In this case, for example, you have to ignore the fact that Obama mentioned empathy as one of a number of qualities a good judge should have. Empathy might lead you to throw away the rulebook, huh? What might stop that? Significant experience? Wisdom? Gosh, Obama said he wanted those too! It’s almost as though he has a whole package in mind, and any individual part of it wouldn‘t be enough!

This is an old GOP trick, of course. Remember when McCain lambasted Obama for days [4] during the Presidential campaign because he’d said inflating your tyres more regularly would help the environment? Obama had offered it as one small and immediate example, but that didn’t stop McCain portraying him as a man who thinks tyre pressure causes environmental catastrophe. Take a sliver, find a counter, move on.

Aside from the fact that it’s a poor tactic logically, and that it can be employed (probably subconsciously) to justify opinions and behaviour that any holistic, dispassionate view would deem unacceptable, the main danger with this procedure is that it allows mutually exclusive views to be held, because no attempt is ever made to connect them. Again, there is a perfect example in the Sotomayor debate (and it annoys me someone else had to point it out to me). There are conservatives in America simultaneously arguing that empathy is bad because it will lead to a judge ignoring (or bending) the strict letter of the law, but also that Sotomayor is a bad judge because during the Ricci case she made a ruling that was almost certainly technically correct but was arguably quite unfair to a white plaintiff. So you take one sliver of the discussion over Sotomayor’s nomination: is empathy bad, and conclude yes, because the law is not to be ignored just because a judge feels applying it would be unfair. Then you take another sliver: is Sotomayor biased towards Hispanics/against white people? Yes, you conclude, because in Ricci (a case in which the plaintiff claimed he was being discriminated against on the basis of race) she applied the law impartially in a way that many consider unfair.

If we were being cruel, we could suggest that this is proof that these people are fine with empathy, as long as white people are the beneficiaries, [5] but I don’t think that’s what’s happening. These people simply don’t see the need to consider anything but what’s right in front of them, so the contradictions are never made clear to them. It’s how you can claim it’s critical an investigation is unleashed to uncover the nature of Nancy Pelosi’s briefings on torture, but claim investigating the torture itself would be the behaviour of a “Banana Republic”.

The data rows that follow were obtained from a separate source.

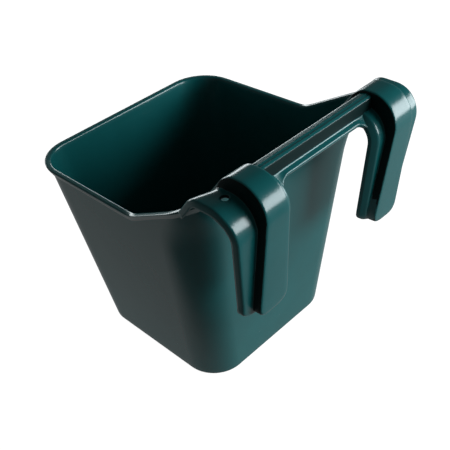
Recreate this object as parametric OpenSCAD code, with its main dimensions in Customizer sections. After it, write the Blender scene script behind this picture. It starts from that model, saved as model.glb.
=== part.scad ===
// Hook-over feed bucket: one moulded tub that hangs on a rail or stable door by two
// broad hooks, with a hand grip bar between them.
// Frame: origin under the middle of the overall size, on the standing face. +Z up,
// the open front (the horse's side) faces -Y, the hooks reach over the rail at +Y.
// Each node is one region of the moulding; neighbours meet face to face.

/* [Tub] */
// Width of the base over the walls
base_w = 226; // [200:2:250]
// Base length in front of the origin
base_front = 135.5; // [120:0.5:150]
// Base length behind the origin
base_back = 83.5; // [75:0.5:90]
// Rim front edge in front of the origin
rim_front = 185.5; // [175:0.5:195]
// Sideways lean of the side walls, per millimetre of height
side_lean = 0.145; // [0.1:0.005:0.18]
// Backward lean of the back wall, per millimetre of height
back_lean = 0.074; // [0.04:0.002:0.08]
// Extra half width at the back end of the plan
back_widen = 3.4; // [0:0.2:5]
// Height of the rim at the front
front_h = 255.7; // [252:0.1:262]
// Height of the rim where it starts to climb to the hooks
bend_h = 259; // [256:0.5:262]
// Distance of that bend behind the origin
bend_y = 8.3; // [0:0.1:20]
// Climb of the back part of the rim, per millimetre of depth
climb = 0.567; // [0.5:0.005:0.6]
// Wall thickness
wall_t = 3; // [2.4:0.2:4]
// Floor thickness
floor_t = 3.6; // [3:0.2:5]
// Plan radius of the front corners at the base
front_r = 38; // [30:1:45]
// Plan radius of the back corners at the base
back_r = 44; // [36:1:50]

/* [Rim] */
// How far the rim lip stands out from the wall
lip_out = 4.7; // [4:0.1:6]
// Height of the rim lip
lip_h = 11; // [9:0.5:12]

/* [Hooks] */
// Height of the hook flanges at the top of the arch
flange_top = 333.5; // [331:0.5:336]
// Outer radius of the flange shoulder
flange_r = 32; // [30:0.5:34]
// Height of the raised rib at the top of the arch
rib_top = 350.5; // [348:0.5:354]
// Outer radius of the rib shoulder
rib_r = 37; // [35:0.5:38]
// Sheet thickness of the hooks
hook_t = 3; // [2.6:0.2:3.4]
// Half distance between the outer edges of the hooks at the arch
hook_out = 164; // [160:0.5:166]
// Half distance between the inner edges of the hooks
hook_in = 72; // [66:0.5:76]
// Outer side of the rib, from the centre plane
rib_out = 128.5; // [126:0.5:132]
// Inner side of the rib at the arch, from the centre plane
rib_in = 96; // [92:0.5:98]
// Depth of the turned-in edge of a hook, measured through the sheet
edge_d = 8.4; // [7:0.2:10]
// Height of the hook tips
tip_z = 180; // [168:1:188]
// Diameter of the tie hole in each hook
hole_d = 8; // [6:0.5:10]

/* [Grip bar] */
// Height of the bar's crown
bar_top = 347.5; // [345:0.5:349]
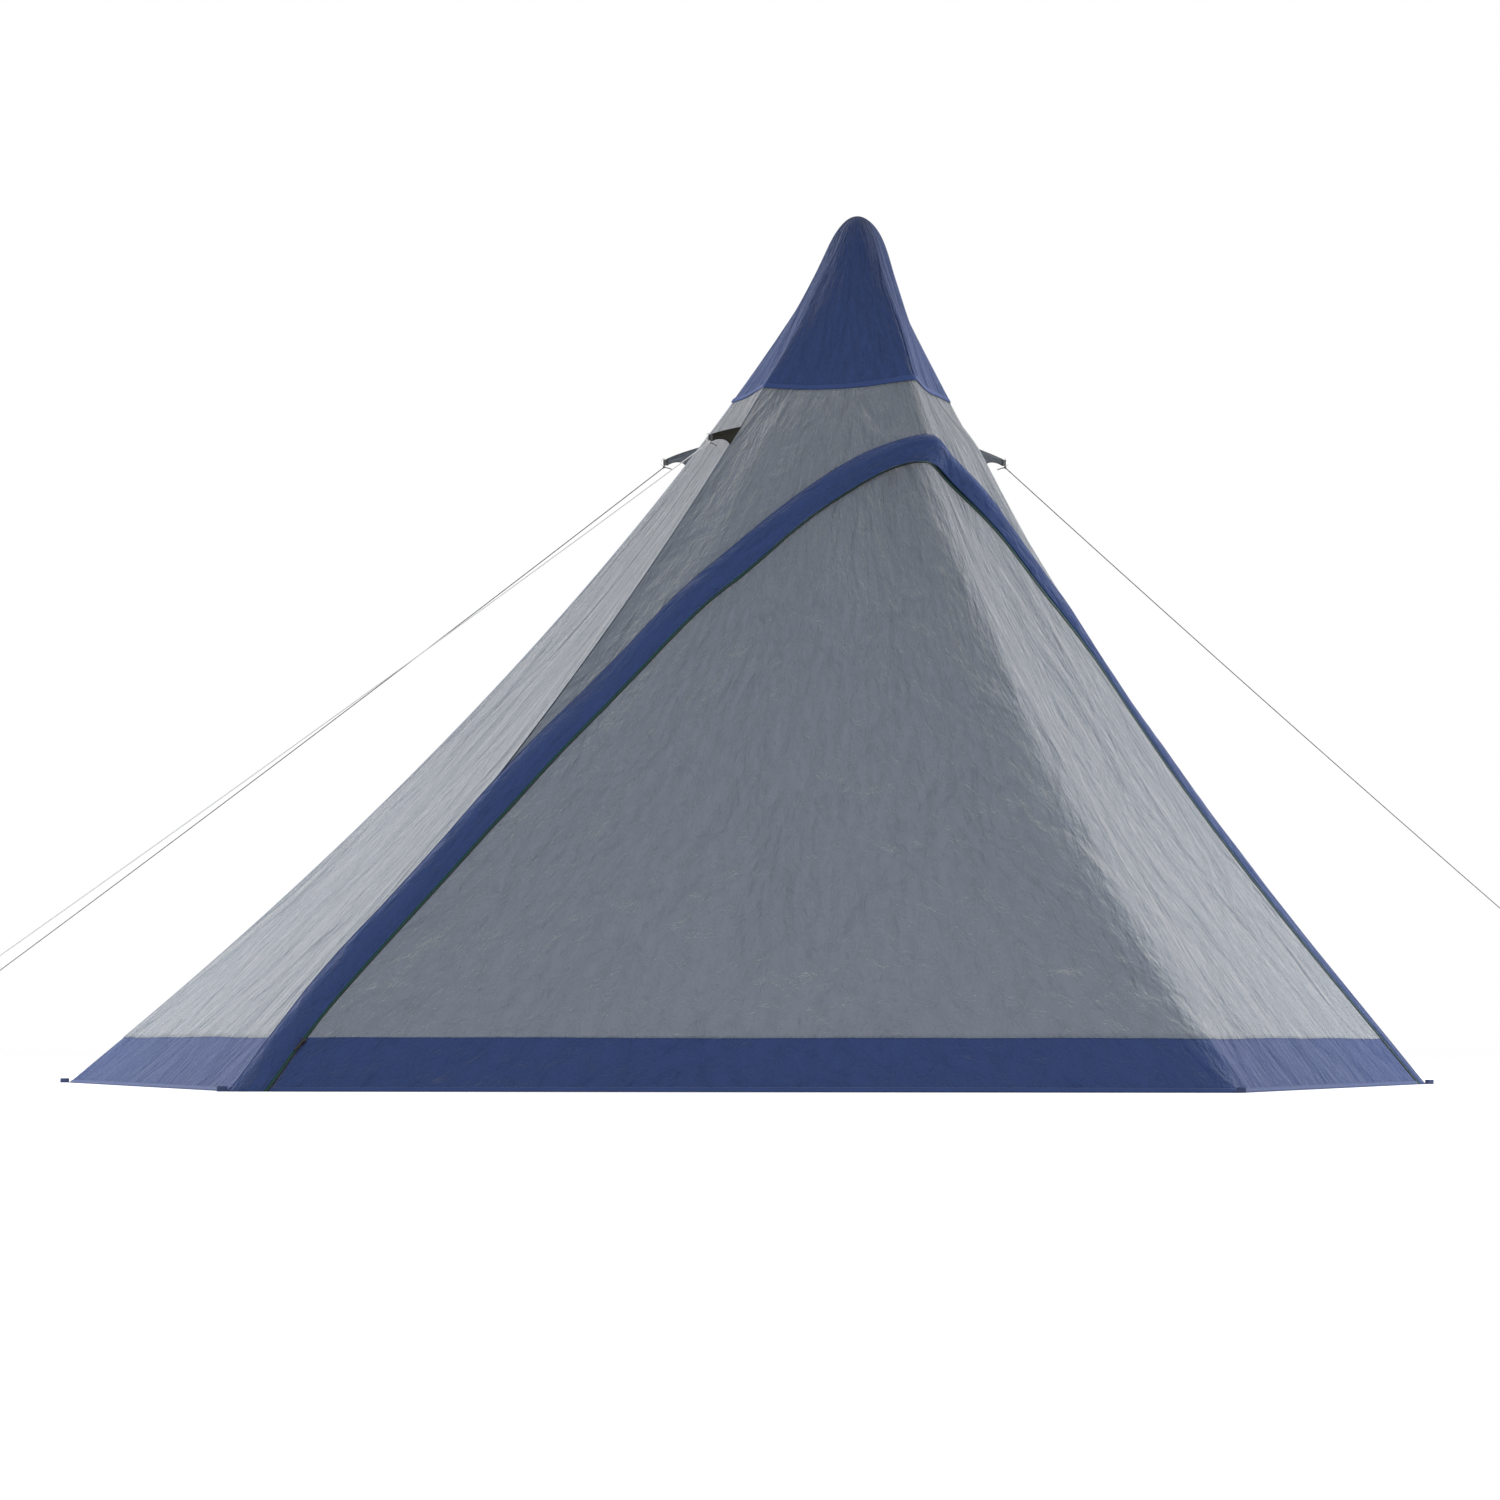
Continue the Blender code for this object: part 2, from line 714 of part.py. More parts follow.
def guy_webbing(corner, parent, material):
    ring = ring_place(corner)
    offset = RING_BAR_INSET - WEBBING_LENGTH / 2
    block = rounded_box((WEBBING_LENGTH, WEBBING_THICKNESS, WEBBING_HEIGHT))
    bmesh.ops.translate(block, verts=block.verts, vec=(offset, 0, 0))
    piece = add_piece("guy_webbing_" + corner, block, material, parent, ring)
    bore = round_bar(RING_WIRE_RADIUS + 2 * CLEARANCE, WEBBING_HEIGHT + CUT_OVERRUN)
    add_cutter("ring_bore_" + corner, bore, piece)
    return piece


def guy_ring(corner, parent, material):
    half = RING_HEIGHT / 2 - RING_WIRE_RADIUS
    depth = RING_DEPTH - RING_WIRE_RADIUS
    corner_radius = 2 * RING_WIRE_RADIUS
    upper = [(0, half - corner_radius)]
    for angle in (math.pi / 4, math.pi / 2):
        rise = corner_radius * math.sin(angle)
        upper.append((corner_radius * (1 - math.cos(angle)), half - corner_radius + rise))
    bow = []
    bow_steps = 8
    for step in range(1, bow_steps):
        angle = math.pi * (0.5 - step / bow_steps)
        bow.append((corner_radius + (depth - corner_radius) * math.cos(angle), half * math.sin(angle)))
    control = upper + bow + [(x, -z) for x, z in reversed(upper)]
    curve = bpy.data.curves.new("guy_ring_" + corner, "CURVE")
    curve.dimensions = "3D"
    curve.bevel_depth = RING_WIRE_RADIUS
    curve.bevel_resolution = 1
    spline = curve.splines.new("POLY")
    spline.points.add(len(control) - 1)
    for point, (x, z) in zip(spline.points, control):
        point.co = (x, 0, z, 1)
    spline.use_cyclic_u = True
    curve.materials.append(material)
    ring = bpy.data.objects.new("guy_ring_" + corner, curve)
    bpy.context.collection.objects.link(ring)
    ring.parent = parent
    ring.location = ring_place(corner)
    return ring


# A guyline lies in the upright plane of its ridge. Its own axes run along the taut line and square to it.

def line_frame(corner):
    slope = GUYLINES[corner]["slope"]
    ring = ring_place(corner)
    start = ring + Vector((2 * CORD_RADIUS, 0, -RING_HEIGHT / 2 - CORD_RADIUS - CLEARANCE))
    along = Vector((1, 0, -slope)).normalized()
    below = Vector((-slope, 0, -1)).normalized()
    runner_start = (GUYLINES[corner]["runner_reach"] - start.x) / along.x
    return start, along, below, runner_start


def guyline(corner, parent, material):
    start, along, below, runner_start = line_frame(corner)
    route = []
    for step in range(LINE_STEPS + 1):
        t = step / LINE_STEPS
        route.append((runner_start * t, CORD_SAG * 4 * t * (1 - t)))
    straight = runner_start + RUNNER_LENGTH
    eye_start = straight + RUNNER_TRAVEL
    eye_centre = straight + LOOP_LENGTH - LOOP_RADIUS
    route += [(straight, 0), (eye_start, 0)]
    middle = LINE_SPACING / 2
    loop_steps = 12
    ease_steps = 4
    for step in range(1, ease_steps):
        t = step / ease_steps
        ease = t * t * (3 - 2 * t)
        route.append((eye_start + (eye_centre - eye_start) * t, -(LOOP_RADIUS - middle) * ease))
    for step in range(loop_steps + 1):
        angle = math.pi * (-0.5 + step / loop_steps)
        route.append((eye_centre + LOOP_RADIUS * math.cos(angle), middle + LOOP_RADIUS * math.sin(angle)))
    for step in range(ease_steps - 1, 0, -1):
        t = step / ease_steps
        ease = t * t * (3 - 2 * t)
        route.append((eye_start + (eye_centre - eye_start) * t, LINE_SPACING + (LOOP_RADIUS - middle) * ease))
    route += [(eye_start, LINE_SPACING), (straight, LINE_SPACING)]
    knot_end = runner_start - 2 * CLEARANCE - KNOT_LENGTH
    knot = [
        (runner_start, 1),
        (runner_start - 2 * CLEARANCE, 1),
        (runner_start - KNOT_LENGTH * 0.25, KNOT_RADIUS / CORD_RADIUS),
        (runner_start - KNOT_LENGTH * 0.75, KNOT_RADIUS / CORD_RADIUS),
        (knot_end, 1),
    ]
    curve = bpy.data.curves.new("guyline_" + corner, "CURVE")
    curve.dimensions = "3D"
    curve.bevel_depth = CORD_RADIUS
    curve.bevel_resolution = 2
    curve.use_fill_caps = True
    spline = curve.splines.new("POLY")
    spline.points.add(len(route) + len(knot) - 1)
    places = [(x, down, 1) for x, down in route] + [(x, LINE_SPACING, swell) for x, swell in knot]
    for point, (x, down, swell) in zip(spline.points, places):
        place = start + along * x + below * down
        point.co = (*place, 1)
        point.radius = swell
    curve.materials.append(material)
    line = bpy.data.objects.new("guyline_" + corner, curve)
    bpy.context.collection.objects.link(line)
    line.parent = parent
    return line


def runner(corner, parent, material):
    start, along, below, runner_start = line_frame(corner)
    centre = start + along * (runner_start + RUNNER_LENGTH / 2) + below * (LINE_SPACING / 2)
    tilt = math.atan(GUYLINES[corner]["slope"])
    block = rounded_box((RUNNER_LENGTH, RUNNER_THICKNESS, RUNNER_HEIGHT))
    piece = add_piece("runner_" + corner, block, material, parent, centre, (0, tilt, 0))
    for side, name in ((1, "line_bore_"), (-1, "loop_bore_")):
        bore = round_bar(CORD_RADIUS + CORD_BORE_CLEARANCE, RUNNER_LENGTH + CUT_OVERRUN)
        bmesh.ops.rotate(bore, verts=bore.verts, cent=(0, 0, 0), matrix=Matrix.Rotation(math.pi / 2, 3, "Y"))
        bmesh.ops.translate(bore, verts=bore.verts, vec=(0, 0, side * LINE_SPACING / 2))
        add_cutter(name + corner, bore, piece)
    return piece


def peg_loop(corner, parent, material, seat):
    bm = bmesh.new()
    half = PEG_LOOP_WIDTH / 2
    turn_steps = 6
    rings = []
    for inset in (0, PEG_LOOP_WALL):
        radius = half - inset
        outline = []
        for centre, first in ((PEG_LOOP_LENGTH - half, -0.5), (half, 0.5)):
            for step in range(turn_steps + 1):
                angle = math.pi * (first + step / turn_steps)
                outline.append((centre + radius * math.cos(angle), radius * math.sin(angle)))
        rings.append([bm.verts.new((x, y, 0)) for x, y in outline])
    edges = []
    for ring in rings:
        edges += [bm.edges.new((ring[index], ring[(index + 1) % len(ring)])) for index in range(len(ring))]
    bmesh.ops.bridge_loops(bm, edges=edges)
    extruded = bmesh.ops.extrude_face_region(bm, geom=bm.faces[:], use_keep_orig=True)
    raised = [item for item in extruded["geom"] if isinstance(item, bmesh.types.BMVert)]
    bmesh.ops.translate(bm, verts=raised, vec=(0, 0, PEG_LOOP_HEIGHT))
    direction = math.atan2(OUTWARD[corner].y, OUTWARD[corner].x)
    place = seat + OUTWARD[corner] * CLEARANCE
    return add_piece("peg_loop_" + corner, bm, material, parent, place, (0, 0, direction))


# Zip slider on the left leg of the arch

def slider_frame():
    line = arch_line(BAND_WIDTH + ZIP_WIDTH + SLIDER_SHIFT)

    def at(z):
        return front_point(z, share_at(line, z, -1), False)

    low = at(SLIDER_PLACE)
    high = at(SLIDER_TOP)
    along = (high - low).normalized()
    across = (front_point(SLIDER_PLACE, 0, False) - low).normalized()
    outward = across.cross(along).normalized()
    if outward.dot(low) < 0:
        outward = -outward
    across = along.cross(outward)
    lift = 2 * CLEARANCE + SLIDER_THICKNESS / 2
    place = low + outward * lift
    return Matrix((
        (across.x, along.x, outward.x, place.x),
        (across.y, along.y, outward.y, place.y),
        (across.z, along.z, outward.z, place.z),
        (0, 0, 0, 1),
    ))


def zip_slider(parent, material):
    frame = slider_frame()
    body = rounded_box((SLIDER_WIDTH, SLIDER_LENGTH, SLIDER_THICKNESS))
    ear_size = (SLIDER_EAR_WIDTH, SLIDER_EAR_HEIGHT, SLIDER_EAR_HEIGHT)
    ear_x = PULL_WIDTH / 2 + CLEARANCE + SLIDER_EAR_WIDTH / 2
    ear_z = SLIDER_THICKNESS * (0.5 - EDGE_ROUND_SHARE) + SLIDER_EAR_HEIGHT / 2
    ears = [box(ear_size, (side * ear_x, 0, ear_z)) for side in (-1, 1)]
    piece = add_piece("zip_slider", body, material, parent)
    piece.matrix_local = frame
    for index, ear in enumerate(ears):
        join = add_piece("slider_ear_" + str(index), ear, material, piece)
        join.hide_render = True
        join.display_type = "WIRE"
        union = piece.modifiers.new("ear", "BOOLEAN")
        union.operation = "UNION"
        union.solver = "EXACT"
        union.object = join
    return piece


def pull_tab(parent, material):
    frame = slider_frame()
    pivot = Vector((0, 0, SLIDER_THICKNESS / 2 + SLIDER_EAR_HEIGHT / 2))
    bm = rounded_box((PULL_WIDTH, PULL_LENGTH, PULL_THICKNESS))
    bmesh.ops.translate(bm, verts=bm.verts, vec=(0, PULL_THICKNESS - PULL_LENGTH / 2, 0))
    piece = add_piece("zip_pull", bm, material, parent)
    piece.matrix_local = frame @ Matrix.Translation(pivot)
    return piece


def main():
    clear_scene()
    grey_cloth = make_material("grey_cloth")
    blue_cloth = make_material("blue_cloth")
    zip_tape = make_material("zip_tape")
    tab_cloth = make_material("tab_cloth")
    webbing = make_material("webbing")
    steel = make_material("steel_wire")
    cord = make_material("cord")
    tube = make_material("pole_tube")
    plastic = make_material("black_plastic")

    loop_span = PEG_LOOP_LENGTH + CLEARANCE
    front_end = front_point(0, 0, False).y - loop_span
    back_end = FLOOR["back_left"].y + OUTWARD["back_left"].y * loop_span
    tent = make_empty("tent", (0, -(front_end + back_end) / 2, 0))
    door_axis = make_empty("door_axis", FLOOR["front_right"], tent)
    door = make_empty("door", -FLOOR["front_right"], door_axis)

    make_pole(tent, tube, plastic)
    canopy_cap(blue_cloth, tent)
    low = SKIRT_HEIGHT + CLEARANCE
    high = CAP_RIM_HEIGHT - CLEARANCE
    faces = (
        ("left", "back_left", "front_left"),
        ("back", "back_right", "back_left"),
        ("right", "front_right", "back_right"),
    )
    for name, second, first in faces:
        side_panel(name + "_panel", grey_cloth, tent, second, first, low, high, PANEL_ROWS)
        side_panel(name + "_skirt", blue_cloth, tent, second, first, 0, SKIRT_HEIGHT, 2)
    front_panel(grey_cloth, tent)

    band_line = arch_line(BAND_WIDTH)
    facing_line = held_inside(arch_line(FACING_INSET))
    zip_line = arch_line(BAND_WIDTH + ZIP_WIDTH)
    tape_start = arch_line(BAND_WIDTH + ZIP_WIDTH + CLEARANCE)
    tape_end = arch_line(BAND_WIDTH + 2 * ZIP_WIDTH + CLEARANCE)
    band_lift = CLOTH_THICKNESS + BAND_STAND
    arch_strip("arch_band", blue_cloth, tent, OUTLINE, band_line, 2, band_lift, 1, 1)
    arch_strip("zip_facing", zip_tape, tent, facing_line, zip_line, 2, 0, 1, 0)
    arch_strip("door_zip_tape", zip_tape, door, tape_start, tape_end, 1, 0, 0, 0)
    door_cloth(grey_cloth, door)
    door_skirt(blue_cloth, door)

    for corner in CORNERS[1:]:
        frame = make_empty("guy_frame_" + corner, (0, 0, 0), tent)
        frame.matrix_local = guy_frame(corner)
        guy_tab(corner, frame, tab_cloth)
        guy_webbing(corner, frame, webbing)
        guy_ring(corner, frame, steel)
        if corner in GUYLINES:
            guyline(corner, frame, cord)
            runner(corner, frame, plastic)

    for corner in CORNERS:
        seat = FLOOR[corner]
        if corner == "front":
            seat = front_point(0, 0, False)
        if corner in ("front_left", "front_right"):
            seat = lifted(seat, band_lift)
        peg_loop(corner, door if corner == "front" else tent, webbing, seat)

    zip_slider(tent, steel)
    pull_tab(tent, steel)


main()
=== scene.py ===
import math

import bmesh
import bpy
from mathutils import Matrix, Vector, noise


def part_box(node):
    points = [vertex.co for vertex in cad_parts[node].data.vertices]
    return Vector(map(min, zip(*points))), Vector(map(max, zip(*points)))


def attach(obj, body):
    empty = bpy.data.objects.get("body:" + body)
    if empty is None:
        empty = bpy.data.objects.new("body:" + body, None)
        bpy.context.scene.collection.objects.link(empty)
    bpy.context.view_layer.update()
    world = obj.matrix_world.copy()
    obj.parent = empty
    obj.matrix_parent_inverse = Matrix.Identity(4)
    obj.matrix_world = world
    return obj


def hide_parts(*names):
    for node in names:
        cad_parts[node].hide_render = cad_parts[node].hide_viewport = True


# Pyramid tent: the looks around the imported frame. Places are measured from the foot of the pole,
# x to the right of the door and y towards the back, and are carried to the frame as each piece is made.

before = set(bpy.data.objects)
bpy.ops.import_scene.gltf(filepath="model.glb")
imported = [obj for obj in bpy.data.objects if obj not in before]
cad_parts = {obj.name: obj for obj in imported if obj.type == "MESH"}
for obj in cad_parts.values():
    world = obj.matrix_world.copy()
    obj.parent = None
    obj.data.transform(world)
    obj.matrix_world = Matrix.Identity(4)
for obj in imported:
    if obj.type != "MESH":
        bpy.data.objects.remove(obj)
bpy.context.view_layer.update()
footLow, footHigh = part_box("pole_foot")
poleFoot = Vector(((footLow.x + footHigh.x) / 2, (footLow.y + footHigh.y) / 2, 0))
upright = Vector((0, 0, 1))
print("frame loaded,", len(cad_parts), "nodes")

# form of the canopy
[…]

In short, it’s an enabler for hypocrisy. And I hate hypocrisy. I loathe it, it makes my skin crawl. Naturally, since I am a hypocrite, that means I hate myself a good deal of the time (I refuse to be hypocritical about hating hypocrites). Despite being one myself, though (and someone once wrote “A hypocrite is a person who - but who isn’t?”), I think it’s fairly uncontroversial to suggest it’s something we should work to excise from our behaviour. The “sliver” tactic, on the other hand, may not have been designed to allow hypocrisy to as hard for the individual thinker to detect as possible, but it certainly fulfils that role very, very well.

[1] Actually, I have multiple problems;why it's OK to assume that a Latina judge must have been unfairly advantaged by positive discrimination; how someone can argue a woman shouldn’t be allowed to be a judge in case she adjudicates an important case whilst on her period without them being cast out of national politics; where people get off suggesting pronouncing "Sotomayor" the way the woman herself does is somehow an unacceptable assault on the English language, etc. etc. etc.

[2] In fairness, my problem is with a specific arguing style, the fact that I observe it so much more frequently in American conservatives than anywhere else is probably selection bias.

[3] With regard to this point, I should mention Dr L also reminded me that our justice system is somewhat more tolerant of judicial interpretation than is the American one (to what extent this is due to their reliance on the Constitution is an interesting question that I am thoroughly unqualified to discuss, not that that usually stops me), and so the argument that empathy may lead to “judicial activism” has an extra hurdle to overcome for me anyway, in that I‘m not sure how bothered I am by the idea of that happening in any case. I like Dr L. Arguing with her is fun.

[4] Clinton joined in, admittedly, because Clinton (or Mark Penn, depending on how you look at it) ran a very poor and at times despicable campaign.

[5] While we’re on this subject (again, and I‘m presenting this bit separately because it doesn‘t involve the sliver method), though, even on it’s own narrow terms, the argument that empathy is bad because it might lead people to not follow the law seems insane. The only way that argument can hold is if every legal decision is logically obvious. If that were true, we wouldn’t need appeals courts. Moreover, if it were true, then it wouldn’t matter one little bit what the ideological bent of the judge in question was. And it follows from that that all the effort Bush went through to stack courts with conservatives was a waste of time, and trying to block liberals from the bench is a waste of time. Since Bush did go through the effort, and the GOP are still trying to keep liberals out of the judiciary, we can assume that they know that isn’t the case. This argument about empathy being a reason to assume a judge will ignore the law is a smoke-screen for a much more interesting argument about what criteria should be used when the law is ambiguous. And wouldn’t you know it, conservatives want conservatives making that decision. Rather than admit this, of course, they pretend the decision doesn’t exist at all. If anything, this is worse than the sliver method, because the contradiction is obvious within the argument, rather than between two arguments on the same subject.